* DATA ENTRIES

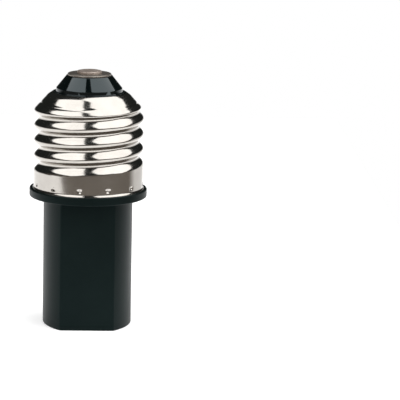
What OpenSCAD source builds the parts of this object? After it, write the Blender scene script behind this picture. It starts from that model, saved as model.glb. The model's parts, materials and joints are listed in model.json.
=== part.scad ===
// Adapter that screws into a lamp holder and offers a keyed plug-in socket.
// It stands on the mouth of its tube, with the screw shell and the centre contact on top.
// The mouth is at z = 0, the screw axis is Z, and the two flats of the tube face +Y and -Y.

/* [Tube] */
// Length of the tube, from its mouth to the flange
tube_h = 31; // [28:0.5:40]
// Width of the tube across its two round sides
tube_w = 21.3; // [20.6:0.1:22]
// Width of the tube across its two flats
tube_flats = 20.15; // [19.6:0.05:20.8]
// Radius of the two round sides
side_r = 14; // [12.5:0.25:16]
// Wall of the tube
tube_wall = 1.4; // [1:0.1:1.8]
// Chamfer round the outside of the mouth
mouth_chamfer = 0.25; // [0.1:0.05:0.4]
// Chamfer that leads a plug into the mouth
lead_in = 0.5; // [0.2:0.1:0.8]

/* [Socket floor] */
// Depth of the socket, from the mouth to its floor
socket_depth = 21.5; // [18:0.5:23]
// Thickness of the floor that carries the contacts
floor_t = 3; // [2:0.5:4]
// Thickness of the rib that stands between the contacts
rib_t = 1.6; // [1:0.1:2]
// Depth of the rib's edge below the mouth
rib_depth = 10; // [7:0.5:14]

/* [Flange and spigot] */
// Radius of the flange
flange_r = 14.05; // [13.6:0.05:15]
// Thickness of the flange
flange_t = 2; // [1.4:0.1:3]
// Chamfer on both edges of the flange
flange_chamfer = 0.3; // [0.1:0.1:0.5]
// Height of the thick collar inside the shell's skirt
collar_h = 3.2; // [2.6:0.1:3.6]
// Height of the taper at the top of the collar
collar_taper = 0.6; // [0.3:0.1:0.8]
// Height of the spigot above the flange
spigot_h = 18; // [17:0.1:18.5]
// Wall of the spigot inside the thread
spigot_wall = 1.9; // [1.2:0.1:2.2]
// Radius of the wire chamber behind the socket floor
chamber_r = 8.6; // [7.6:0.1:9]
// Width of the notch that lets the neutral wire reach the shell
notch_w = 2.6; // [2.4:0.1:4]
// Depth of the notch below the end of the spigot
notch_h = 11; // [10.5:0.5:12]

/* [Screw shell] */
// Diameter over the thread's crests
thread_major_d = 26.15; // [25.9:0.05:26.45]
// Diameter over the thread's roots
thread_minor_d = 24; // [23.8:0.05:24.26]
// Pitch of the thread, which is seven turns to the inch
thread_pitch = 3.629; // [3.5:0.001:3.75]
// Height of the shell, from the flange to its top
shell_h = 23.5; // [22.8:0.05:25]
// Thickness of the rolled sheet
sheet_t = 0.35; // [0.25:0.05:0.4]
// Radius of the plain skirt
skirt_r = 13.1; // [13.1:0.05:13.3]
// How far the skirt's lower edge flares out
skirt_flare = 0.2; // [0:0.05:0.3]
// Height of a crest above the flange on the +X side, less whole turns
crest_start = 2.4; // [1.8:0.1:3]
// Angle from the +X side at which the last groove has run out into the skirt
fade_angle = 90; // [60:5:120]
// Angle over which the last groove gets shallow
fade_span = 60; // [30:5:90]
// Height above the flange at which the thread runs into the taper
taper_start = 19.3; // [18.9:0.1:19.8]
// Radius of the taper where it starts
taper_r = 12.75; // [12.6:0.05:13]
// Hollow of the taper, as its depth below a straight line
taper_hollow = 0.12; // [0:0.02:0.2]
// Radius of the hole at the top of the taper
hole_r = 8.35; // [8:0.05:8.8]
// Width of the flat edge round the hole
hole_edge = 0.15; // [0.1:0.01:0.2]

/* [Staking] */
// Number of punch marks round the skirt
mark_count = 12; // [12,16,24]
// Angle of the first punch mark from the +X side
mark_angle = 18.4; // [0:0.1:30]
// Height of the punch marks above the flange
mark_h = 1.3; // [1:0.1:1.6]
// Height of one punch mark
mark_size = 1.1; // [0.8:0.1:1.4]
// Depth of the punch marks
mark_depth = 0.28; // [0.1:0.02:0.3]
// Depth of the groove in the collar that the punch marks bite into
groove_depth = 0.4; // [0.36:0.02:0.6]

/* [Nose insulator] */
// Height of the nose above the hole of the shell
nose_h = 3.55; // [3.3:0.05:4.5]
// Radius of the nose under the contact plate
tip_r = 5.45; // [5.4:0.05:5.8]
// Radius where the cone starts
cone_r = 7.7; // [7.3:0.05:7.85]
// Height above the hole at which the cone starts
cone_h = 0.75; // [0.6:0.05:1]
// Height of the nose's upright edge above the hole
brim_h = 0.1; // [0.05:0.05:0.3]
// Length of the stem that plugs into the spigot
stem_h = 3; // [2:0.5:4]
// Wall of the stem
stem_wall = 1.3; // [0.8:0.1:1.6]
// Thickness of the tip that the contact rivet passes through
tip_t = 3.6; // [2.6:0.1:4]
// Height above the spigot at which the hollow starts to narrow
hollow_h = 1.5; // [1:0.1:2]
// Radius of the hollow under the tip
tip_hollow_r = 4.7; // [4.6:0.1:5.4]

/* [Centre contact] */
// Radius of the contact plate
plate_r = 5.2; // [4.8:0.1:5.6]
// Thickness of the contact plate
plate_t = 0.45; // [0.3:0.05:0.6]
// Radius of the contact rivet's head
rivet_head_r = 2.95; // [2.6:0.05:3.4]
// Height of the contact rivet's head
rivet_head_h = 0.65; // [0.4:0.05:1]
// Radius of the contact rivet's shank
rivet_shank_r = 1.5; // [1.2:0.1:1.7]
// Wall of the contact rivet's hollow shank
rivet_wall = 0.6; // [0.4:0.1:0.8]
// Radius of the contact rivet's clinched tail
rivet_tail_r = 2.1; // [1.9:0.1:2.4]
// Thickness of the clinched tail
rivet_tail_t = 0.4; // [0.3:0.1:0.6]
// Radius of the solder tag under the tip
tag_r = 3; // [2.7:0.1:3.2]
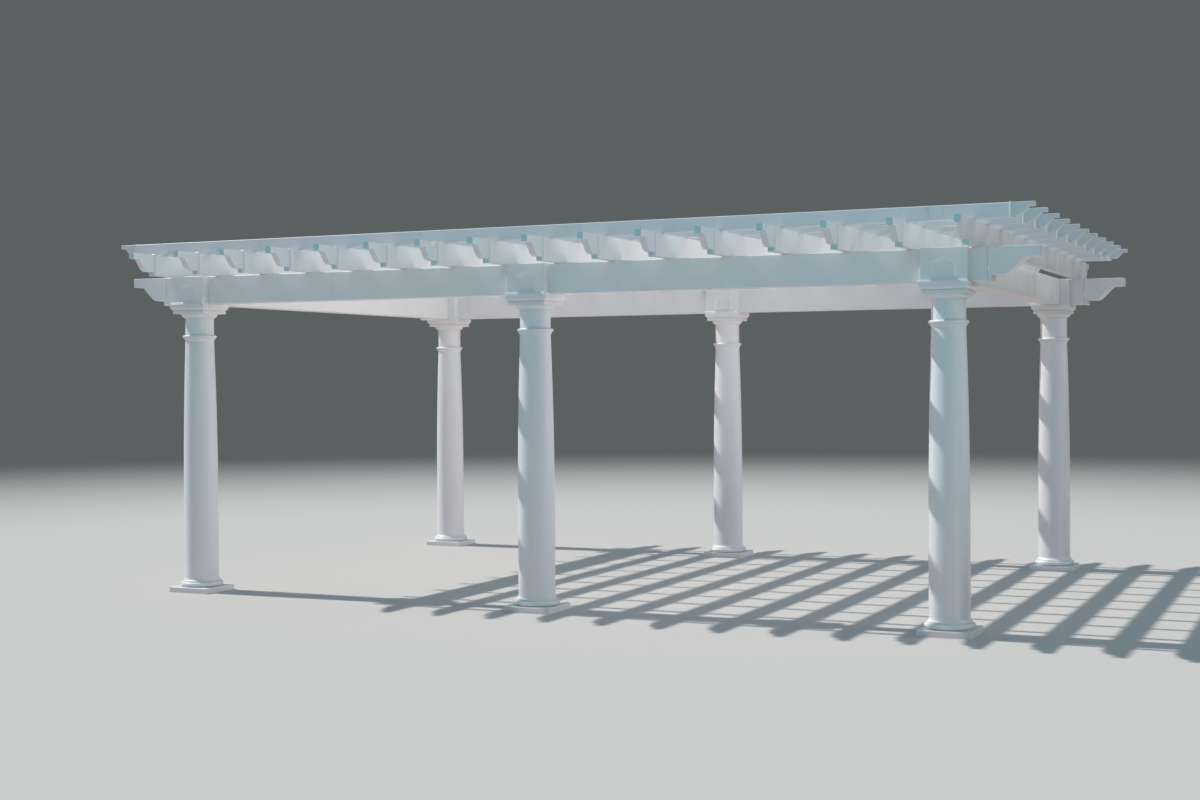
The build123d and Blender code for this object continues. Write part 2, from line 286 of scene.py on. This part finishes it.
def body_colour(tree, white, shift):
    """White with soft patches of tone, and a little different from one solid to the next."""
    patches = tree.ramp(tree.noise(PATCHES, shift), *PATCH_STEP)
    colour = tree.mix(patches, WARM_WHITE, COOL_WHITE)
    colour = tree.mix(WHITE_SHARE, colour, white)
    return tree.mix(tree.multiply(tree.piece, PIECE_SHARE), colour, COOL_WHITE)


def cap_colour(tree, colour, cap):
    """Darker caps. A rafter's has a bluish end square of painted shade and painted reflection,
    and a purlin's has a light collar that is a painted highlight.
    """
    colour = tree.mix(CAP_SHARE, colour, CAP_TONE)
    # Painted shade and bluish reflection on the end squares
    if cap == "y":
        return tree.mix(tree.faces_y, colour, CAP_END_PAINTED_SHADE)
    # Painted highlight on the collar
    band = tree.fall(tree.math("ABSOLUTE", tree.x), COLLAR_END, COLLAR_END + COLLAR_EDGE)
    return tree.mix(tree.multiply(band, COLLAR_HIGHLIGHT_SHARE), colour, COLLAR_PAINTED_HIGHLIGHT)


def rain_streaks(tree, colour, foot, top, streaks, shift):
    """Streaks that run down the upright faces and fade towards the foot."""
    fine = tree.ramp(tree.noise(STREAKS_FINE, shift), *FINE_STEP)
    coarse = tree.ramp(tree.noise(STREAKS_COARSE, shift), *COARSE_STEP)
    fade = tree.ramp(tree.z, foot, top, *STREAKS_DOWN)
    return tree.mix(tree.multiply(fine, coarse, fade, tree.upright, streaks), colour, GRIME_AND_CORNER_SHADE)


def dust_and_algae(tree, colour, speck, shift):
    """What lies on the faces that look up."""
    blotch = tree.noise(BLOTCHES, shift)
    specks = tree.ramp(speck, *ALGAE_SPECKS)
    blotches = tree.ramp(blotch, *ALGAE_BLOTCHES)
    algae = tree.multiply(specks, blotches, tree.faces_up, ALGAE_SHARE)
    colour = tree.mix(algae, colour, ALGAE_AND_REFLECTION_GREEN)
    film = tree.multiply(tree.faces_up, tree.ramp(blotch, *FILM_STEP, *FILM_SHARE))
    return tree.mix(film, colour, DUST)


def corner_dirt_and_painted_shade(tree, colour, speck):
    """The corners between pieces are darker by ambient occlusion: some dirt, and painted shade.
    """
    # Painted shade where ambient occlusion finds a corner, mixed with some dirt
    corner = tree.add(
        "ShaderNodeAmbientOcclusion",
        {"Distance": CORNER_REACH},
        samples=CORNER_SAMPLES,
        only_local=False,
    )
    shut = tree.fall(corner.outputs["AO"], *CORNER_STEP)
    specks = tree.ramp(speck, *CORNER_SPECKS, *CORNER_SPECK_SHARE)
    return tree.mix(tree.multiply(shut, specks, CORNER_SHARE), colour, GRIME_AND_CORNER_SHADE)


def right_side_painted_shade_and_stains(tree, colour, foot, top, speck, shift):
    """Painted shade with stains and streaks on the outer faces to the right, and a greenish
    painted reflection low down.
    """
    side = tree.ramp(tree.x, SHADE_SIDE, SHADE_SIDE + SHADE_EDGE)
    shaded = tree.multiply(tree.faces_right, side)
    clouds = tree.ramp(tree.noise(STAIN_CLOUDS, shift), *CLOUD_STEP)
    lines = tree.ramp(tree.noise(STAIN_LINES, shift), *LINE_STEP)
    stain = tree.multiply(clouds, tree.math("MULTIPLY_ADD", lines, *STAIN_BY_LINES))
    amount = tree.math("MULTIPLY_ADD", stain, *STAIN_AND_SHADE_AMOUNT)
    # Painted shade, with stains in it, on the outer faces to the right
    colour = tree.mix(tree.multiply(amount, shaded), colour, STAIN_AND_PAINTED_SHADE)
    # A greenish band low down, painted reflection and shade
    low = tree.fall(tree.z, foot, foot + (top - foot) * LOW_REFLECTION_HEIGHT)
    specks = tree.ramp(speck, *LOW_REFLECTION_SPECKS, *LOW_REFLECTION_SPECK_SHARE)
    return tree.mix(tree.multiply(low, specks, shaded, LOW_REFLECTION_SHARE), colour, ALGAE_AND_REFLECTION_GREEN)


def bump_chain(tree, layers):
    """Bumps one on the other. A layer is a height and the pair of its strength and distance."""
    normal = None
    for height, (strength, distance) in layers:
        inputs = {"Height": height, "Strength": strength, "Distance": distance}
        if normal is not None:
            inputs["Normal"] = normal
        normal = tree.add("ShaderNodeBump", inputs).outputs["Normal"]
    return normal


def white_plastic(
    name, foot, top, streaks, seed, along="", roughness=SATIN, cap="", white=WHITE
):
    """Weathered white plastic with drawing lines, a soft waviness and a fine grain, and painted
    shade, highlight and reflection.
    """
    tree = Tree(name)
    tree.read_surface()
    shift = tuple(seed * way for way in SEED_SHIFT)
    speck = tree.noise(SPECKS, shift)
    colour = body_colour(tree, white, shift)
    if cap:
        colour = cap_colour(tree, colour, cap)
    colour = rain_streaks(tree, colour, foot, top, streaks, shift)
    colour = dust_and_algae(tree, colour, speck, shift)
    colour = corner_dirt_and_painted_shade(tree, colour, speck)
    colour = right_side_painted_shade_and_stains(tree, colour, foot, top, speck, shift)
    wear = tree.noise(WEAR, shift)
    worn = tree.ramp(wear, *WEAR_STEP, roughness - WEAR_SMOOTHER, roughness + WEAR_ROUGHER)
    rough = tree.math("ADD", worn, tree.multiply(tree.faces_up, DUST_ROUGHER))
    layers = ((WAVES, WAVE_BUMP), (DRAWN[along], DRAWN_BUMP), (GRAIN, GRAIN_BUMP))
    bumps = bump_chain(tree, [(tree.noise(pattern, shift), bump) for pattern, bump in layers])
    tree.links.new(colour, tree.shader.inputs["Base Color"])
    tree.links.new(rough, tree.shader.inputs["Roughness"])
    tree.links.new(bumps, tree.shader.inputs["Normal"])
    tree.shader.inputs["IOR"].default_value = PLASTIC_IOR
    return tree.material


def dress_all():
    """Gives each CAD piece its material."""
    materials = {name: white_plastic(name, **looks) for name, looks in LOOKS.items()}
    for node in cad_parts:
        worn = next(name for start, name in WEARS if node.startswith(start))
        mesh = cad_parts[node].data
        mesh.materials.clear()
        mesh.materials.append(materials[worn])


def seen_directly(nodes, links):
    """One for the rays that show a surface as it is, nothing for those that only light others."""
    rays = nodes.new("ShaderNodeLightPath")
    total = rays.outputs["Is Camera Ray"]
    for name in ("Is Glossy Ray", "Is Transmission Ray"):
        both = nodes.new("ShaderNodeMath")
        both.operation = "MAXIMUM"
        links.new(total, both.inputs[0])
        links.new(rays.outputs[name], both.inputs[1])
        total = both.outputs[0]
    return total


def add_floor():
    """Plain pale floor that fades into the backdrop.

    The light that it bounces is warm, and cooler in front, from the middle to the right.
    """
    bpy.ops.mesh.primitive_plane_add(size=FLOOR_SIZE, location=(0, 0, 0))
    floor = bpy.context.object
    floor.name = "floor"
    tree = Tree("floor_pale")
    shown = seen_directly(tree.nodes, tree.links)
    place = tree.add("ShaderNodeTexCoord").outputs["Object"]
    split = tree.add("ShaderNodeSeparateXYZ", {0: place})
    ahead = tree.fall(split.outputs["Y"], *POOL_Y)
    pool = tree.multiply(ahead, tree.ramp(split.outputs["X"], *POOL_X))
    lighting = tree.mix(pool, PAVING_BOUNCE, POOL_BOUNCE)
    tree.links.new(tree.mix(shown, lighting, FLOOR_COLOUR), tree.shader.inputs["Base Color"])
    tree.shader.inputs["Roughness"].default_value = FLOOR_ROUGHNESS
    distance = tree.add("ShaderNodeVectorMath", {0: place}, operation="LENGTH")
    far = tree.ramp(distance.outputs["Value"], *FLOOR_FADE)
    glow = tree.add("ShaderNodeEmission", {"Color": BACKDROP_COLOUR})
    chosen = tree.add(
        "ShaderNodeMixShader",
        {0: tree.multiply(far, shown), 1: tree.shader.outputs[0], 2: glow.outputs[0]},
    )
    tree.links.new(chosen.outputs[0], tree.nodes["Material Output"].inputs["Surface"])
    floor.data.materials.append(tree.material)


def add_lamp(name, kind, strength, colour, way, axis):
    """Puts one lamp in the scene, with one of its axes turned along a direction."""
    lamp = bpy.data.lights.new(name, kind)
    lamp.energy = strength
    lamp.color = colour
    holder = bpy.data.objects.new(name, lamp)
    holder.rotation_euler = Vector(way).to_track_quat(axis, "Y").to_euler()
    bpy.context.scene.collection.objects.link(holder)
    return lamp, holder


def add_light():
    """A soft sun from the left, a weak wide fill, and light off the floor inside."""
    sun, _ = add_lamp("soft_sun", "SUN", SUN_STRENGTH, SUN_COLOUR, SUN_FROM, "Z")
    sun.angle = math.radians(SUN_ANGLE)
    fill, _ = add_lamp("soft_fill", "SUN", FILL_STRENGTH, FILL_COLOUR, FILL_FROM, "Z")
    fill.angle = math.radians(FILL_ANGLE)
    for name, power, place in BOUNCE_LAMPS:
        bounce, holder = add_lamp(name, "AREA", power, BOUNCE_COLOUR, BOUNCE_WAY, "-Z")
        bounce.shape = "RECTANGLE"
        bounce.size = BOUNCE_TALL
        bounce.size_y = BOUNCE_LONG
        bounce.spread = math.radians(BOUNCE_SPREAD)
        holder.location = place
        holder.visible_camera = False
        holder.visible_glossy = False


def add_sky():
    """Even bluish light from all sides. Where the sky is seen, it is the plain backdrop."""
    world = bpy.data.worlds.new("studio")
    bpy.context.scene.world = world
    world.use_nodes = True
    nodes = world.node_tree.nodes
    links = world.node_tree.links
    sky = nodes["Background"]
    sky.inputs["Color"].default_value = SKY_COLOUR
    sky.inputs["Strength"].default_value = SKY_STRENGTH
    backdrop = nodes.new("ShaderNodeBackground")
    backdrop.inputs["Color"].default_value = BACKDROP_COLOUR
    chosen = nodes.new("ShaderNodeMixShader")
    links.new(seen_directly(nodes, links), chosen.inputs[0])
    links.new(sky.outputs[0], chosen.inputs[1])
    links.new(backdrop.outputs[0], chosen.inputs[2])
    links.new(chosen.outputs[0], nodes["World Output"].inputs["Surface"])


def add_camera():
    """Camera at the photograph's place, turn and lens."""
    flat = Vector((-math.sin(CAMERA_YAW), math.cos(CAMERA_YAW), 0))
    side = Vector((math.cos(CAMERA_YAW), math.sin(CAMERA_YAW), 0))
    rise = Vector((0, 0, 1))
    ahead = flat * math.cos(CAMERA_PITCH) + rise * math.sin(CAMERA_PITCH)
    above = rise * math.cos(CAMERA_PITCH) - flat * math.sin(CAMERA_PITCH)
    right = side * math.cos(CAMERA_ROLL) + above * math.sin(CAMERA_ROLL)
    top = above * math.cos(CAMERA_ROLL) - side * math.sin(CAMERA_ROLL)
    data = bpy.data.cameras.new("camera")
    data.sensor_width = SENSOR_MILLIMETRES
    data.lens = FOCAL_PIXELS / PHOTO_WIDTH * data.sensor_width
    data.clip_end = CAMERA_REACH
    camera = bpy.data.objects.new("camera", data)
    turn = Matrix((right, top, -ahead)).transposed().to_4x4()
    camera.matrix_world = Matrix.Translation(CAMERA_PLACE) @ turn
    bpy.context.scene.collection.objects.link(camera)
    bpy.context.scene.camera = camera


dress_all()
add_floor()
add_light()
add_sky()
add_camera()
bpy.context.scene.view_settings.view_transform = "Standard"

* SHORT EXERCISE
Begin with the first line of the records and reproduce each line as is, ending with the line that holds "face +Y and -Y.".

* COMPLETE RESPONSE
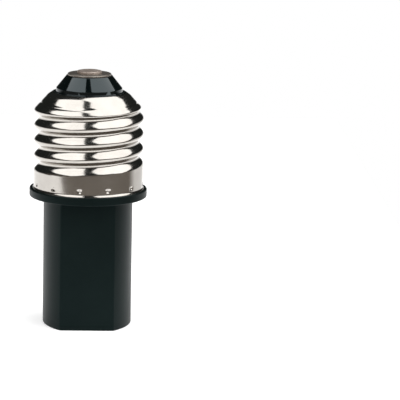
What OpenSCAD source builds the parts of this object? After it, write the Blender scene script behind this picture. It starts from that model, saved as model.glb. The model's parts, materials and joints are listed in model.json.
=== part.scad ===
// Adapter that screws into a lamp holder and offers a keyed plug-in socket.
// It stands on the mouth of its tube, with the screw shell and the centre contact on top.
// The mouth is at z = 0, the screw axis is Z, and the two flats of the tube face +Y and -Y.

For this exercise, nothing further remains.